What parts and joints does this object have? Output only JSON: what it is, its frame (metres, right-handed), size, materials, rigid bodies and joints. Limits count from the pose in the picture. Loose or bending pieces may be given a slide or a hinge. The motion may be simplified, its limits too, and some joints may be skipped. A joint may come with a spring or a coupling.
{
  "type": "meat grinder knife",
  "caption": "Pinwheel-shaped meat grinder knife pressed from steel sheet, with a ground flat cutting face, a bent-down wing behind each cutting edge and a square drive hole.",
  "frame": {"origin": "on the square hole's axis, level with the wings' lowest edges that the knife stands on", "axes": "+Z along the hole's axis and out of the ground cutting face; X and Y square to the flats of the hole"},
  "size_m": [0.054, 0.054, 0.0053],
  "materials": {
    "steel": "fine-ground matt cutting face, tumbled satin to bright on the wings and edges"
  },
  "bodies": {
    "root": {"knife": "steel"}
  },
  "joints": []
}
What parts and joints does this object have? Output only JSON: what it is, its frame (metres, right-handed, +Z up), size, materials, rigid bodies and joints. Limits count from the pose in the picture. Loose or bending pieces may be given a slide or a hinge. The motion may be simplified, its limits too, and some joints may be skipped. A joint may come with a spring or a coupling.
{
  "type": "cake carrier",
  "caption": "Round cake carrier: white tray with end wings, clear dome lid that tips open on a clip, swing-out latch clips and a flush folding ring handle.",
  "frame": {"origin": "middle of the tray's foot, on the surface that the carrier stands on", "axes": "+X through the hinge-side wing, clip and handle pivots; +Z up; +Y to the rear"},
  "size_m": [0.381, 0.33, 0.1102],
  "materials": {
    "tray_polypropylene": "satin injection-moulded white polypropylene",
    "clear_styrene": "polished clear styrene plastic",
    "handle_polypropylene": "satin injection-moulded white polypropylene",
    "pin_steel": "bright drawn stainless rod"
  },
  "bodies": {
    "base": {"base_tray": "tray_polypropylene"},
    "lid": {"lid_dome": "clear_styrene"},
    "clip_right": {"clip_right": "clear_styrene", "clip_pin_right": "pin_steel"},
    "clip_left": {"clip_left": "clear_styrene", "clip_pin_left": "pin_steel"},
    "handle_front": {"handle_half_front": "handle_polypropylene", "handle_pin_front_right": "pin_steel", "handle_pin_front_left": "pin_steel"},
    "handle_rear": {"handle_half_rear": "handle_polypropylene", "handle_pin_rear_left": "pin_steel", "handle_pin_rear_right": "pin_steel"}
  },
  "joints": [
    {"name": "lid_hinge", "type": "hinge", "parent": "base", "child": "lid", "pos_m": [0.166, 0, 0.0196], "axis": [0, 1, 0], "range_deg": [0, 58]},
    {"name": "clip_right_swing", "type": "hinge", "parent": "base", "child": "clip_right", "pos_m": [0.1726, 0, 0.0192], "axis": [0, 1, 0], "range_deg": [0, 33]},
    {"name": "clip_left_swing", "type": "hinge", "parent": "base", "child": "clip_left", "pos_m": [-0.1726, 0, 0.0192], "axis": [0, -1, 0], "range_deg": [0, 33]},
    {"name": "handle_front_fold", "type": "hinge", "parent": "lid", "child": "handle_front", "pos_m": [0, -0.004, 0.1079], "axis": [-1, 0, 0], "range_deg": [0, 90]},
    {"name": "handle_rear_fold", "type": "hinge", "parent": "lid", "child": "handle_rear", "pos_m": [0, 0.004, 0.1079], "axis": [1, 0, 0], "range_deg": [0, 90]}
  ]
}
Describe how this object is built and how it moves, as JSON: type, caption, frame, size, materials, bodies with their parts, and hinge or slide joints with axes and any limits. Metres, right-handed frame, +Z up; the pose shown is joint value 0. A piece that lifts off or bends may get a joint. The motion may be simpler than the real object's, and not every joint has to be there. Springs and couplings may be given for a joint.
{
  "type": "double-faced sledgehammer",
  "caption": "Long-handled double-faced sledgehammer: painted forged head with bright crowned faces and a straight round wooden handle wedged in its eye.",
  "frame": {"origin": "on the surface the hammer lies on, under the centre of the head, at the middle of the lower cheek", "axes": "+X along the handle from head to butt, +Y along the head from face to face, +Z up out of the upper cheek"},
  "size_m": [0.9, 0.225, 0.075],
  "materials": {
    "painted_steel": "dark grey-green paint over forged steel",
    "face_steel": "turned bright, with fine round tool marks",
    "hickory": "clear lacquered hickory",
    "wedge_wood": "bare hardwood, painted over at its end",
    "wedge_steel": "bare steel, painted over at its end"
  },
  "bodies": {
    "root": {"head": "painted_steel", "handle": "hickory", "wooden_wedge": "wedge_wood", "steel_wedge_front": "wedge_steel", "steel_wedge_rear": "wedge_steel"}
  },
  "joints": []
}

**Task prompt**
Your task is to transcribe the listing above in full, exactly as given.

**Answer in full**
What parts and joints does this object have? Output only JSON: what it is, its frame (metres, right-handed), size, materials, rigid bodies and joints. Limits count from the pose in the picture. Loose or bending pieces may be given a slide or a hinge. The motion may be simplified, its limits too, and some joints may be skipped. A joint may come with a spring or a coupling.
{
  "type": "meat grinder knife",
  "caption": "Pinwheel-shaped meat grinder knife pressed from steel sheet, with a ground flat cutting face, a bent-down wing behind each cutting edge and a square drive hole.",
  "frame": {"origin": "on the square hole's axis, level with the wings' lowest edges that the knife stands on", "axes": "+Z along the hole's axis and out of the ground cutting face; X and Y square to the flats of the hole"},
  "size_m": [0.054, 0.054, 0.0053],
  "materials": {
    "steel": "fine-ground matt cutting face, tumbled satin to bright on the wings and edges"
  },
  "bodies": {
    "root": {"knife": "steel"}
  },
  "joints": []
}
What parts and joints does this object have? Output only JSON: what it is, its frame (metres, right-handed, +Z up), size, materials, rigid bodies and joints. Limits count from the pose in the picture. Loose or bending pieces may be given a slide or a hinge. The motion may be simplified, its limits too, and some joints may be skipped. A joint may come with a spring or a coupling.
{
  "type": "cake carrier",
  "caption": "Round cake carrier: white tray with end wings, clear dome lid that tips open on a clip, swing-out latch clips and a flush folding ring handle.",
  "frame": {"origin": "middle of the tray's foot, on the surface that the carrier stands on", "axes": "+X through the hinge-side wing, clip and handle pivots; +Z up; +Y to the rear"},
  "size_m": [0.381, 0.33, 0.1102],
  "materials": {
    "tray_polypropylene": "satin injection-moulded white polypropylene",
    "clear_styrene": "polished clear styrene plastic",
    "handle_polypropylene": "satin injection-moulded white polypropylene",
    "pin_steel": "bright drawn stainless rod"
  },
  "bodies": {
    "base": {"base_tray": "tray_polypropylene"},
    "lid": {"lid_dome": "clear_styrene"},
    "clip_right": {"clip_right": "clear_styrene", "clip_pin_right": "pin_steel"},
    "clip_left": {"clip_left": "clear_styrene", "clip_pin_left": "pin_steel"},
    "handle_front": {"handle_half_front": "handle_polypropylene", "handle_pin_front_right": "pin_steel", "handle_pin_front_left": "pin_steel"},
    "handle_rear": {"handle_half_rear": "handle_polypropylene", "handle_pin_rear_left": "pin_steel", "handle_pin_rear_right": "pin_steel"}
  },
  "joints": [
    {"name": "lid_hinge", "type": "hinge", "parent": "base", "child": "lid", "pos_m": [0.166, 0, 0.0196], "axis": [0, 1, 0], "range_deg": [0, 58]},
    {"name": "clip_right_swing", "type": "hinge", "parent": "base", "child": "clip_right", "pos_m": [0.1726, 0, 0.0192], "axis": [0, 1, 0], "range_deg": [0, 33]},
    {"name": "clip_left_swing", "type": "hinge", "parent": "base", "child": "clip_left", "pos_m": [-0.1726, 0, 0.0192], "axis": [0, -1, 0], "range_deg": [0, 33]},
    {"name": "handle_front_fold", "type": "hinge", "parent": "lid", "child": "handle_front", "pos_m": [0, -0.004, 0.1079], "axis": [-1, 0, 0], "range_deg": [0, 90]},
    {"name": "handle_rear_fold", "type": "hinge", "parent": "lid", "child": "handle_rear", "pos_m": [0, 0.004, 0.1079], "axis": [1, 0, 0], "range_deg": [0, 90]}
  ]
}
Describe how this object is built and how it moves, as JSON: type, caption, frame, size, materials, bodies with their parts, and hinge or slide joints with axes and any limits. Metres, right-handed frame, +Z up; the pose shown is joint value 0. A piece that lifts off or bends may get a joint. The motion may be simpler than the real object's, and not every joint has to be there. Springs and couplings may be given for a joint.
{
  "type": "double-faced sledgehammer",
  "caption": "Long-handled double-faced sledgehammer: painted forged head with bright crowned faces and a straight round wooden handle wedged in its eye.",
  "frame": {"origin": "on the surface the hammer lies on, under the centre of the head, at the middle of the lower cheek", "axes": "+X along the handle from head to butt, +Y along the head from face to face, +Z up out of the upper cheek"},
  "size_m": [0.9, 0.225, 0.075],
  "materials": {
    "painted_steel": "dark grey-green paint over forged steel",
    "face_steel": "turned bright, with fine round tool marks",
    "hickory": "clear lacquered hickory",
    "wedge_wood": "bare hardwood, painted over at its end",
    "wedge_steel": "bare steel, painted over at its end"
  },
  "bodies": {
    "root": {"head": "painted_steel", "handle": "hickory", "wooden_wedge": "wedge_wood", "steel_wedge_front": "wedge_steel", "steel_wedge_rear": "wedge_steel"}
  },
  "joints": []
}